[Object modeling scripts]
──────────
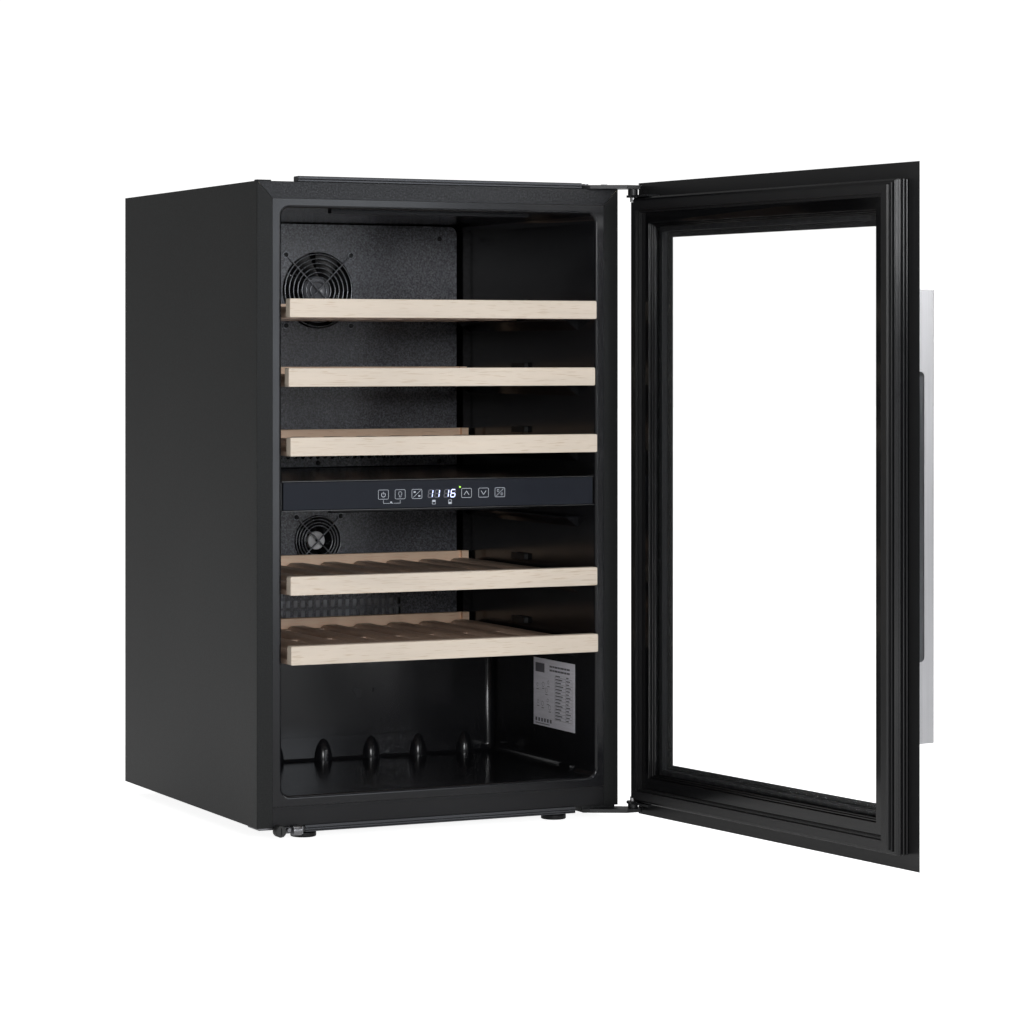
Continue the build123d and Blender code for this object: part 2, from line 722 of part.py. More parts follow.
# The catch at the lower left, opposite the hinge.
CATCH_Z = BODY_BOTTOM - 4.0
with BuildPart() as door_catch_bracket:
    block((-268, -210), (3, 48), (BODY_BOTTOM - 3.2, BODY_BOTTOM - 0.2))
    block((-234, -224.6), (-1, 6), (BODY_BOTTOM - 8.5, BODY_BOTTOM - 0.2))
    rod_y(-229.3, BODY_BOTTOM - 3.0, (-9, 4), 2.6)
    block((-212.5, -207.5), (-4, 6), (BODY_BOTTOM - 10.0, BODY_BOTTOM - 0.2))
    with Locations((-218.5, -7.2, BODY_BOTTOM - 4)):
        Cylinder(6.6, 12.2, rotation=(0, 90, 0))
    fillet(door_catch_bracket.edges().filter_by(Axis.Z).sort_by(Axis.Y)[-2:], 6)
finish(door_catch_bracket, "door_catch_bracket")

with BuildPart() as door_catch_adjuster:
    rod_y(-242.2, CATCH_Z, (-12, -0.4), 7.8)
    chamfer(door_catch_adjuster.edges().group_by(Axis.Y)[0], 1.2)
    rod_y(-242.2, CATCH_Z - 1, (-1, 12), 1.6)
    with Locations((-242.2, -12, CATCH_Z)):
        Box(1.6, 3.2, 10, mode=Mode.SUBTRACT)
finish(door_catch_adjuster, "door_catch_adjuster")

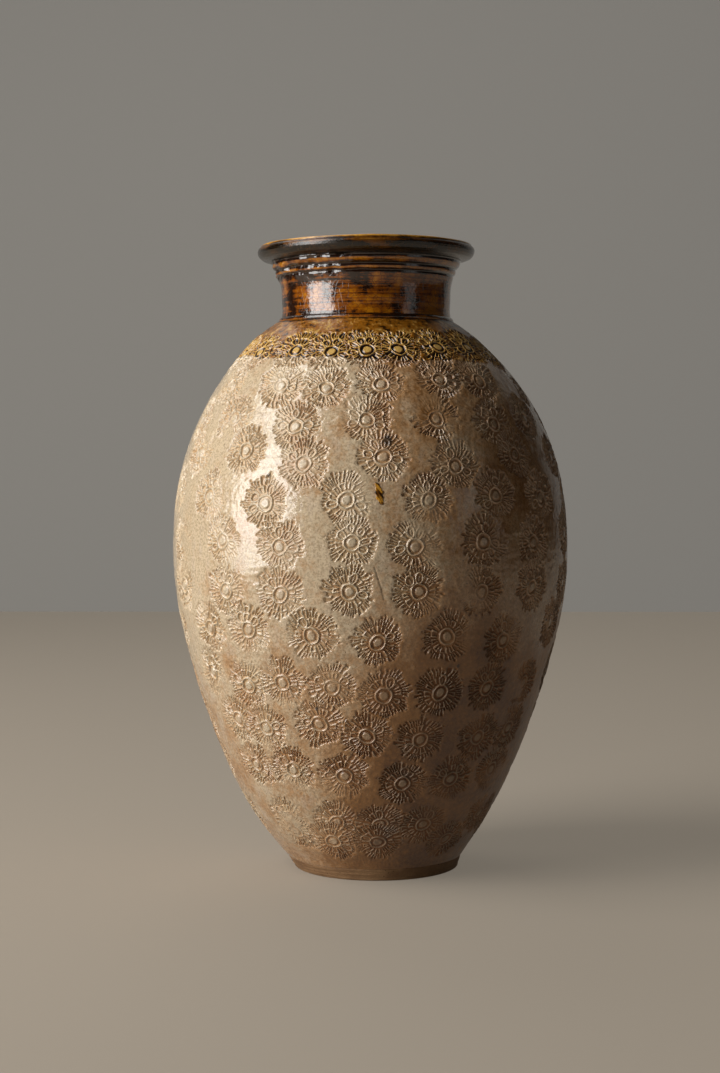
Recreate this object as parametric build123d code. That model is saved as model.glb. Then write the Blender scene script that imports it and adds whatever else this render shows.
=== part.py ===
──────────
**Work to complete**
Repeat the material from above exactly, word for word.

**The reply**
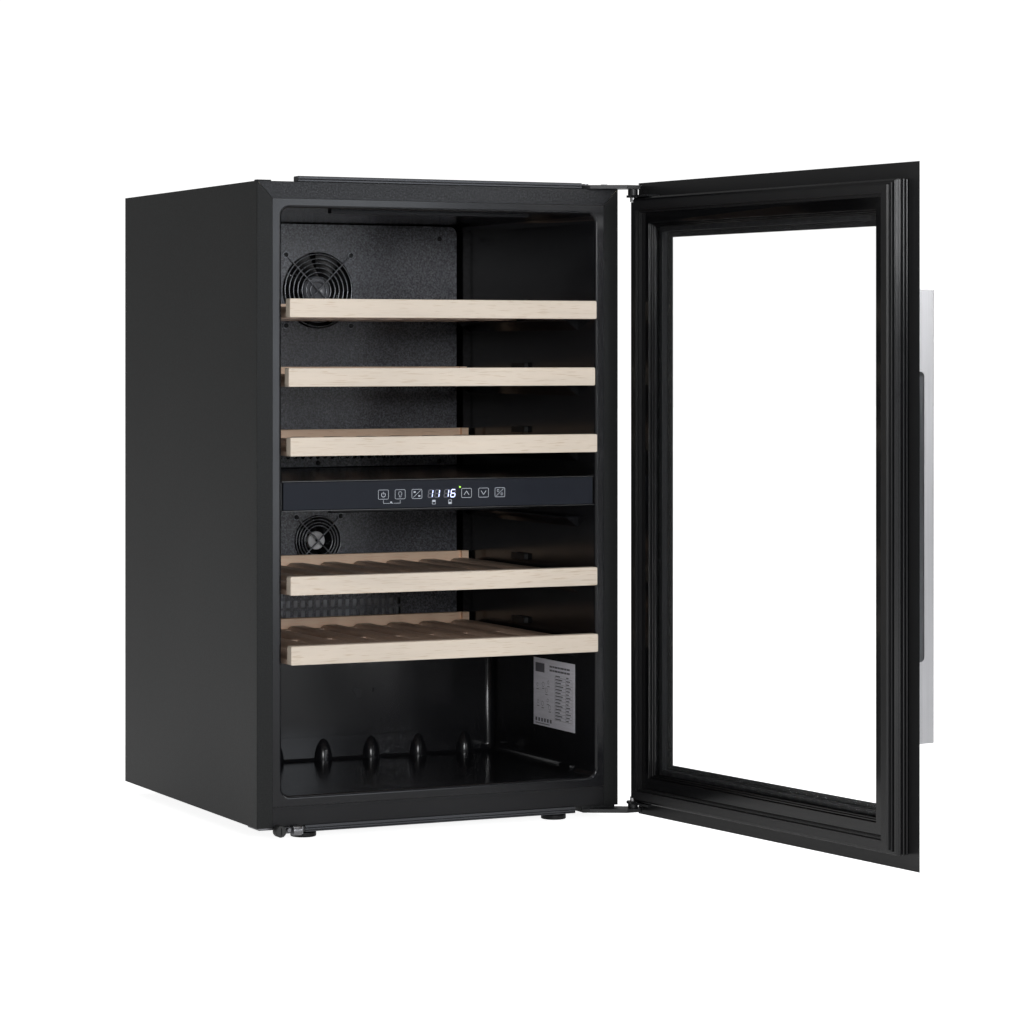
Continue the build123d and Blender code for this object: part 2, from line 722 of part.py. More parts follow.
# The catch at the lower left, opposite the hinge.
CATCH_Z = BODY_BOTTOM - 4.0
with BuildPart() as door_catch_bracket:
    block((-268, -210), (3, 48), (BODY_BOTTOM - 3.2, BODY_BOTTOM - 0.2))
    block((-234, -224.6), (-1, 6), (BODY_BOTTOM - 8.5, BODY_BOTTOM - 0.2))
    rod_y(-229.3, BODY_BOTTOM - 3.0, (-9, 4), 2.6)
    block((-212.5, -207.5), (-4, 6), (BODY_BOTTOM - 10.0, BODY_BOTTOM - 0.2))
    with Locations((-218.5, -7.2, BODY_BOTTOM - 4)):
        Cylinder(6.6, 12.2, rotation=(0, 90, 0))
    fillet(door_catch_bracket.edges().filter_by(Axis.Z).sort_by(Axis.Y)[-2:], 6)
finish(door_catch_bracket, "door_catch_bracket")

with BuildPart() as door_catch_adjuster:
    rod_y(-242.2, CATCH_Z, (-12, -0.4), 7.8)
    chamfer(door_catch_adjuster.edges().group_by(Axis.Y)[0], 1.2)
    rod_y(-242.2, CATCH_Z - 1, (-1, 12), 1.6)
    with Locations((-242.2, -12, CATCH_Z)):
        Box(1.6, 3.2, 10, mode=Mode.SUBTRACT)
finish(door_catch_adjuster, "door_catch_adjuster")

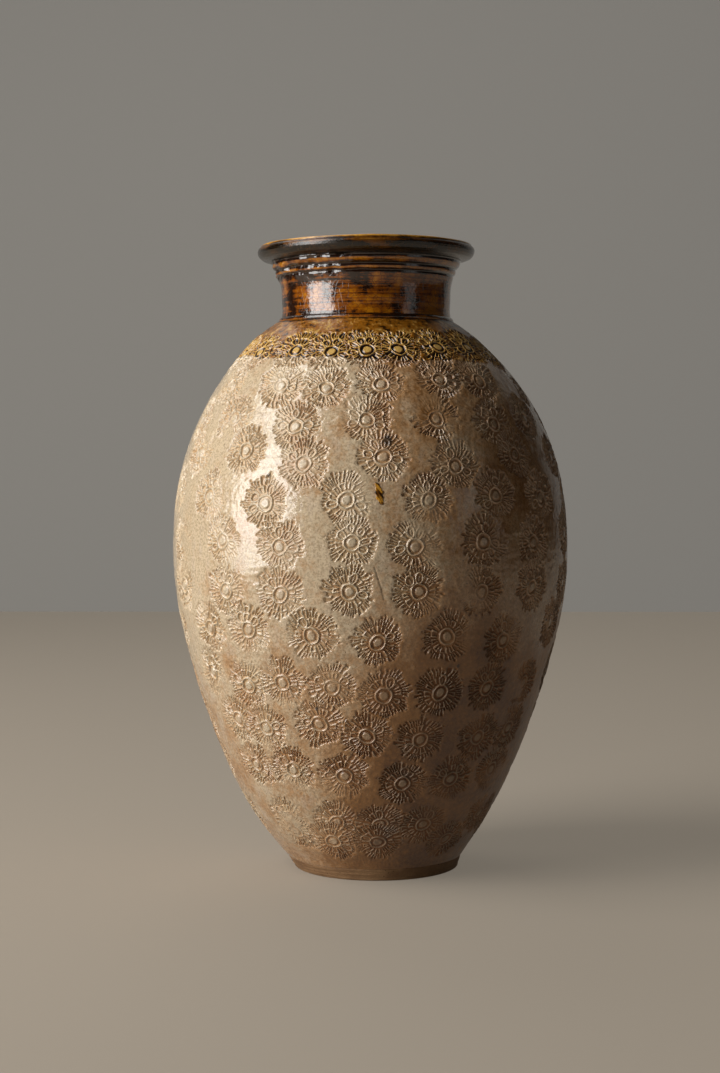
Recreate this object as parametric build123d code. That model is saved as model.glb. Then write the Blender scene script that imports it and adds whatever else this render shows.
=== part.py ===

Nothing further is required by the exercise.